2025.12月

年金の申請時期

今回は年金について、お話ししましょう。

皆様から寄せられる質問で一番多いのは、「年金はいつからもらうのがよいですか」というものです。人の寿命(死亡時期)は「神のみぞ知る」ですから、「年金をもらい始める時期」に対する正答はありません。しかし、判断材料には下記の理解が重要です。

  • いつまで働くのか。
  • 給与はどの程度もらえるのか。
  • 社会保険に加入し続けるのか。
  • 年金額はどの程度か。
  • 現在の健康状態は良好か。

また、以下の年金制度の理解も必要です。

  • 給与(標準報酬月額)により、在職老齢年金制度による年金停止が発生することがある。
    停止額=( ①+②-51万円 )÷ 2

    ①標準報酬月額+(その月以前年間標準賞与÷12)
    ②老齢厚生年金÷12

    停止額が「-」となった場合は、年金停止は発生しない。

  • 年金をもらいながら働き続ければ、70歳までは毎年9月に、前年9月から8月までの掛金に比例した年金の見直し(加算)が行われる。
  • 繰下げ加算額は、上記(1)の②「老齢厚生年金」に含めない。つまり、繰下げ加算額は、年金停止計算の対象としないということです。
  • 高給のあまり、年金停止を避けるために繰り下げる人がいますが、年金を受給していなくても年金停止の仮想計算が行われており、繰下げ加算分を超える年金停止が行われる場合は、繰下げ加算が行われません。
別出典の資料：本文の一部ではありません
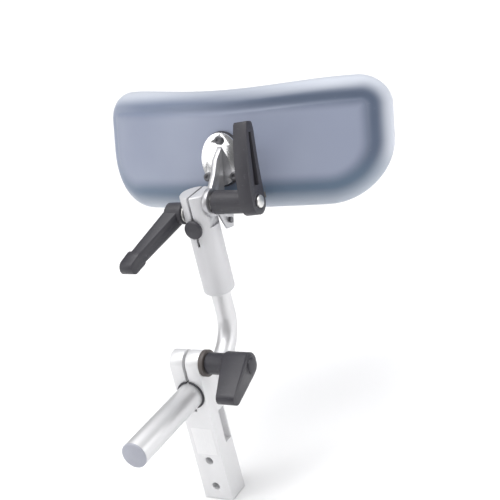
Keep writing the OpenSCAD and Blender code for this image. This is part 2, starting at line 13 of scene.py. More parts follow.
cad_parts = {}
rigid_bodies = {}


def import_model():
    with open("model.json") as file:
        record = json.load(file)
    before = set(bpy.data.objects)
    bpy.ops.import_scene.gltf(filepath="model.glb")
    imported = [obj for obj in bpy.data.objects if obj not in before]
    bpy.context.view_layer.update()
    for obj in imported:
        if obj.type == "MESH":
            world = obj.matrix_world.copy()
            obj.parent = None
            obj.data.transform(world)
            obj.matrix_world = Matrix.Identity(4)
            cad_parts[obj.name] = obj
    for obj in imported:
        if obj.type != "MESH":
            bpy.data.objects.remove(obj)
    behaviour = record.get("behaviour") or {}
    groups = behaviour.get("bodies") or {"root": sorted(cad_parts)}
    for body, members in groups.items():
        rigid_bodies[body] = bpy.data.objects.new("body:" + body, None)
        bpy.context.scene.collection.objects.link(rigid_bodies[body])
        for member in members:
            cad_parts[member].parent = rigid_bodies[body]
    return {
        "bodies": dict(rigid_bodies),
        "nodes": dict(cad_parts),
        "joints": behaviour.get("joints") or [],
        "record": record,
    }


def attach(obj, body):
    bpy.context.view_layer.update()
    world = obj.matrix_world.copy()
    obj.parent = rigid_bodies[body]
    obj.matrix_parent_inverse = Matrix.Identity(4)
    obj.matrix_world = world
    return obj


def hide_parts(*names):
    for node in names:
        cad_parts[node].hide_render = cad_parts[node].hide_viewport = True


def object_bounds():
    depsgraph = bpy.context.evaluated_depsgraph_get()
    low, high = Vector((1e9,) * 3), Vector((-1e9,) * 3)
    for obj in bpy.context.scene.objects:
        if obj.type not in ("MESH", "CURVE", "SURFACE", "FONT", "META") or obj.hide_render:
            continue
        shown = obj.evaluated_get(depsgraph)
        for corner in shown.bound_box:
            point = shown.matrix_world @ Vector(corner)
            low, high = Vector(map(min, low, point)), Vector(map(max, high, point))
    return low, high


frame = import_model()
nodes, bodies = frame["nodes"], frame["bodies"]
joints = {j["name"]: j for j in frame["joints"]}
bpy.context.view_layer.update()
MM = 0.001

# %% [markdown]
# ## The camera
# The headrest is seen from behind and from the right, a little from above. The chair's back leans, so the
# camera is rolled and the bar stays upright in the model. A position could be typed in, but an azimuth,
# an elevation and a roll about one aim point are easier to read and to change.

# %% Place the camera
SENSOR_WIDTH = 36.0
NEAREST, FURTHEST = 0.02, 100.0
AIM_FROM_HINGE = Vector((0.0490, -0.0049, -0.0484))


def into_scene(name, data):
    """A new object in the scene that shows this mesh, light or camera."""
    obj = bpy.data.objects.new(name, data)
    bpy.context.scene.collection.objects.link(obj)
    return obj


def look_from(aim, azimuth, elevation, roll, distance, lens):
    """A camera that looks at aim from behind the headrest; angles are in degrees."""
    az, el = math.radians(azimuth), math.radians(elevation)
    back = Vector((math.sin(az) * math.cos(el), -math.cos(az) * math.cos(el), math.sin(el)))
    data = bpy.data.cameras.new("camera")
    data.lens, data.sensor_width, data.clip_start, data.clip_end = lens, SENSOR_WIDTH, NEAREST, FURTHEST
    camera = into_scene("camera", data)
    camera.location = aim + back * distance
    camera.rotation_mode = "QUATERNION"
    tilt = Quaternion((0, 0, 1), math.radians(roll))
    camera.rotation_quaternion = (-back).to_track_quat("-Z", "Y") @ tilt
    return camera


hinge = Vector(joints["pad_tilt"]["pos_m"])
aim = hinge + AIM_FROM_HINGE
camera = look_from(aim, azimuth=33, elevation=22, roll=-13.5, distance=1.1424, lens=85.7)
bpy.context.scene.camera = camera
bpy.context.scene.view_settings.view_transform = "Standard"
print("camera at", tuple(round(v, 3) for v in camera.location))

# %% [markdown]
# ## Node trees in plain expressions
# A finish is made of masks: a grain here, a smudge there, a tint near an edge. Wiring each Math node by
# hand is slow to read, so one small class wraps a socket and lets Python's own operators add the nodes.
# Every other node comes from the one method `node`, which sets a node's choices first and then its
# sockets. The same method builds the materials, the room's light and, further down, the tree that makes
# the screws.

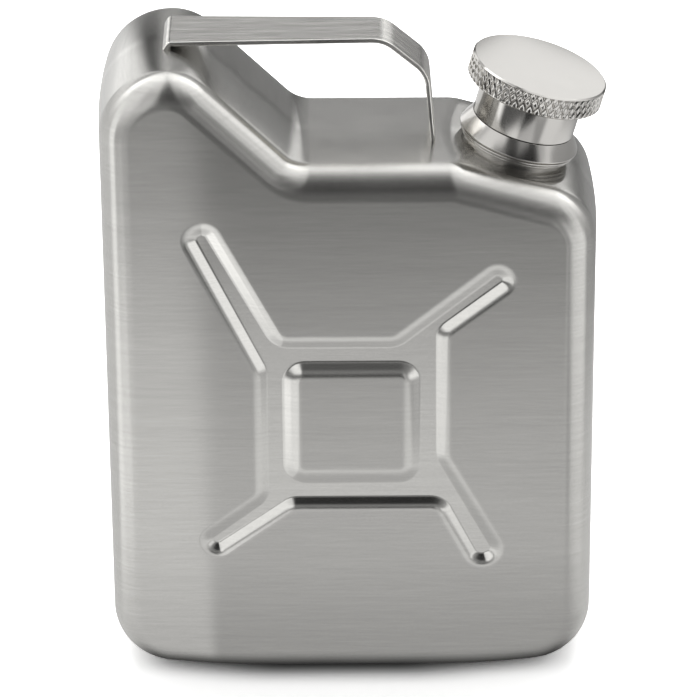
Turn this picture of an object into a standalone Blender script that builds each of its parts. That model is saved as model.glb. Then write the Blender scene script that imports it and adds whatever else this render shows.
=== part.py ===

つまり、繰下げによる年金増額が発生しないということです。

以上を考慮すると、

  • 65歳までの間、給与により生活費が賄えない場合は、60歳からの繰り上げ受給がお勧めです。
  • 65歳まで給与のみの生活が可能であれば、65歳からの受給をお勧めします。
  • 高給のため在職老齢年金制度により年金全額停止の人は、70歳まで年金の裁定請求を保留するのが賢明かと思います。70歳になったら、65歳からの支給か70歳までの繰下げか検討すればよいと思います。また、70歳までであっても、給与が低下した時点で年金受給開始とすればよいでしょう。

結論としては、「寿命が不明」ということを考えると、後悔しない方法は法律の原則である65歳受給開始がベストということになると思います。自分の判断を入れず、法律の原則にしたがえば、結果的な損得は諦めがつきます。「あの時に……」という後悔をしないために。